Yes, Ridge Regression can handle both categorical and continuous independent variables, as long as the categorical variables are appropriately encoded as numerical variables, such as using one-hot encoding.

#### Q7. How do you interpret the coefficients of Ridge Regression?

The coefficients of Ridge Regression should be interpreted in a similar way to ordinary least squares regression. The coefficients represent the change in the response variable associated with a one-unit change in the corresponding predictor variable, holding all other variables constant.

However, in Ridge Regression, the coefficients are subject to shrinkage towards zero due to the penalty term. This means that the magnitude of the coefficients will be smaller than in ordinary least squares regression, and some coefficients may even be set to exactly zero.

The size and sign of the coefficients can still be used to assess the relative importance and direction of the relationship between the predictor variables and the response variable.
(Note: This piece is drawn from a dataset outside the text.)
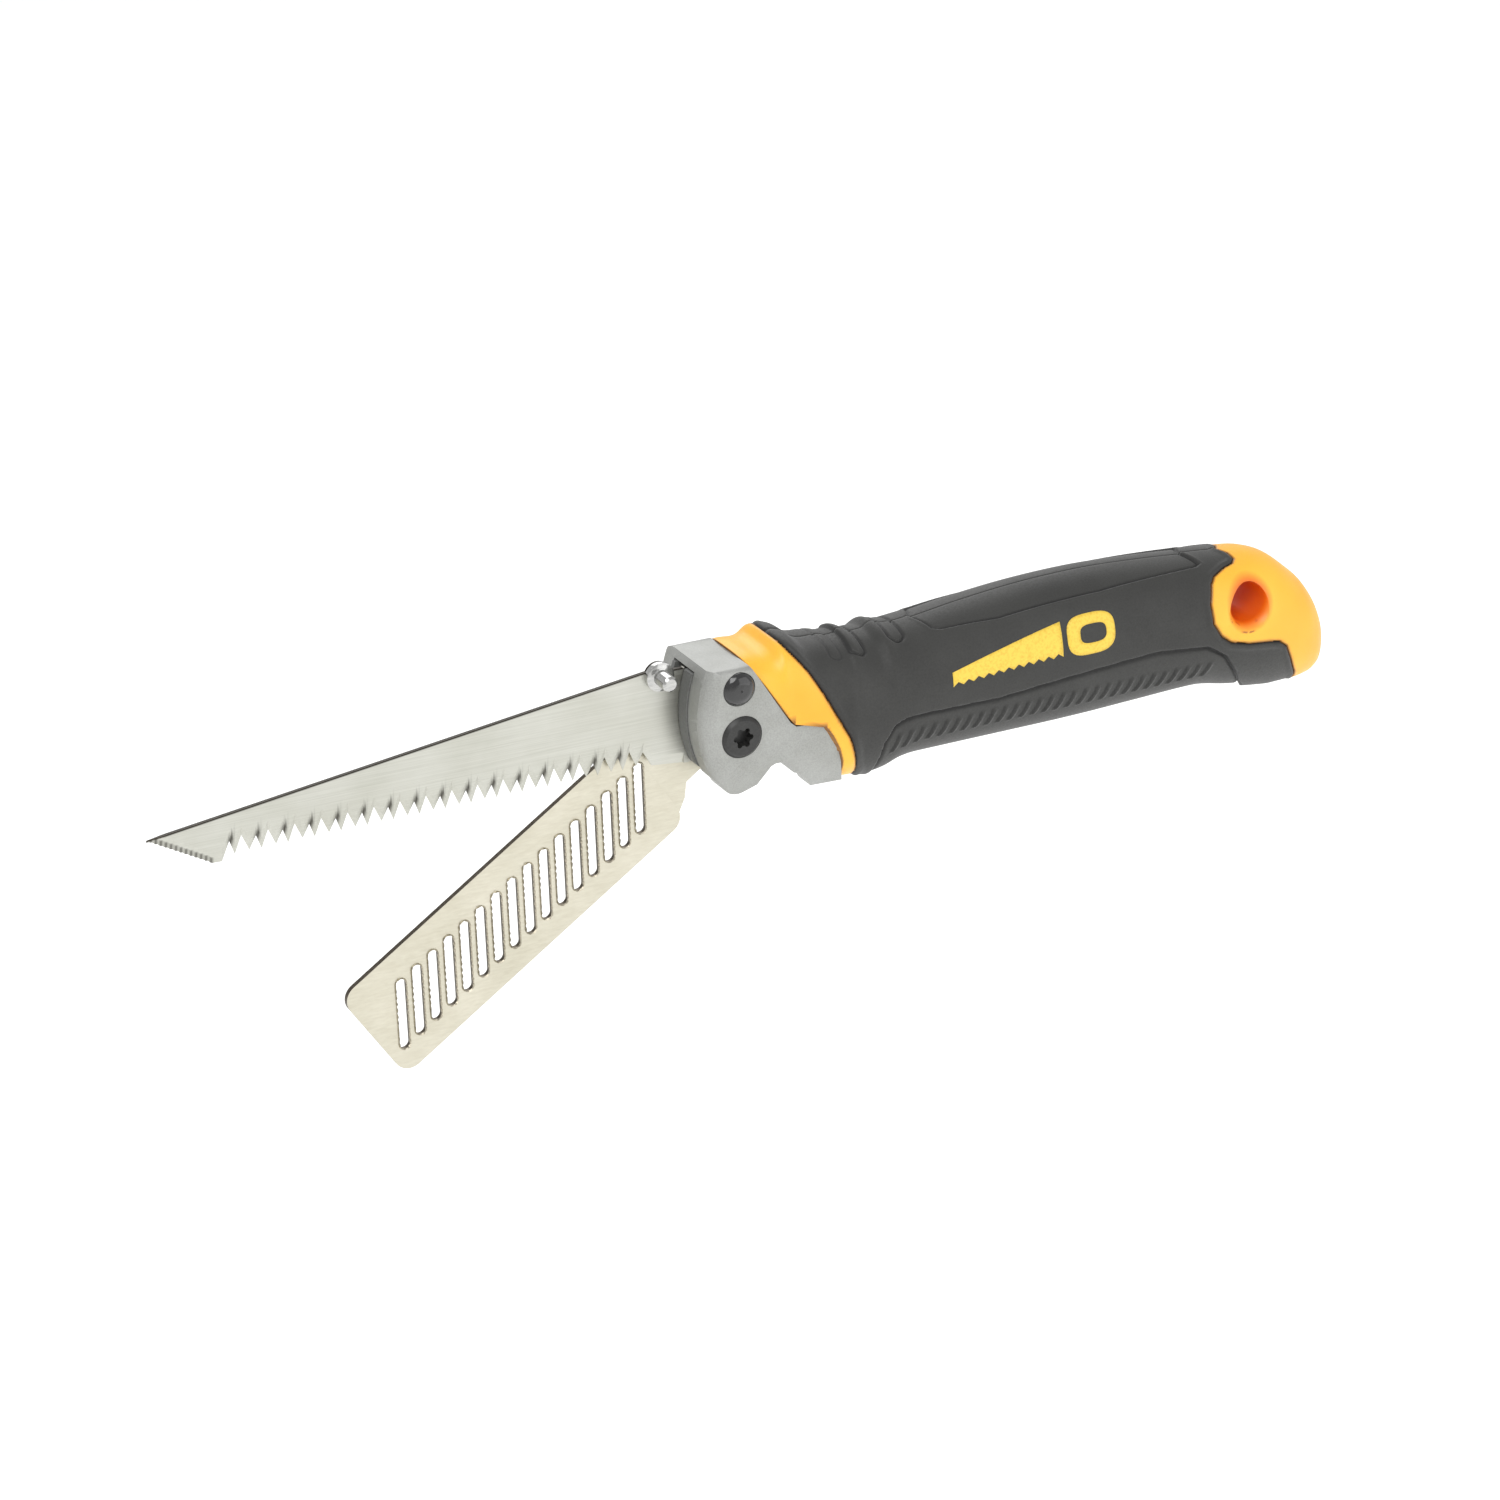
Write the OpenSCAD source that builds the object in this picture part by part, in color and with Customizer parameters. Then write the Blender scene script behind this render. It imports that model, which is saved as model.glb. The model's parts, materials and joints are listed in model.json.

However, it is important to keep in mind that the coefficients may not necessarily reflect the true underlying relationships due to the presence of shrinkage

#### Q8. Can Ridge Regression be used for time-series data analysis? If yes, how?

Yes, Ridge Regression can be used for time-series data analysis by incorporating time-related variables into the model as independent variables. For example, in a time-series dataset, the time variable (such as year, month, or day) can be included as an independent variable to capture any temporal trends in the data. Additionally, lagged variables (i.e., the value of the dependent variable in a previous time period) can also be included as independent variables to account for any autocorrelation in the data. By including these time-related variables in the model, Ridge Regression can help to identify the most important predictors for the time series data and make predictions for future time periods.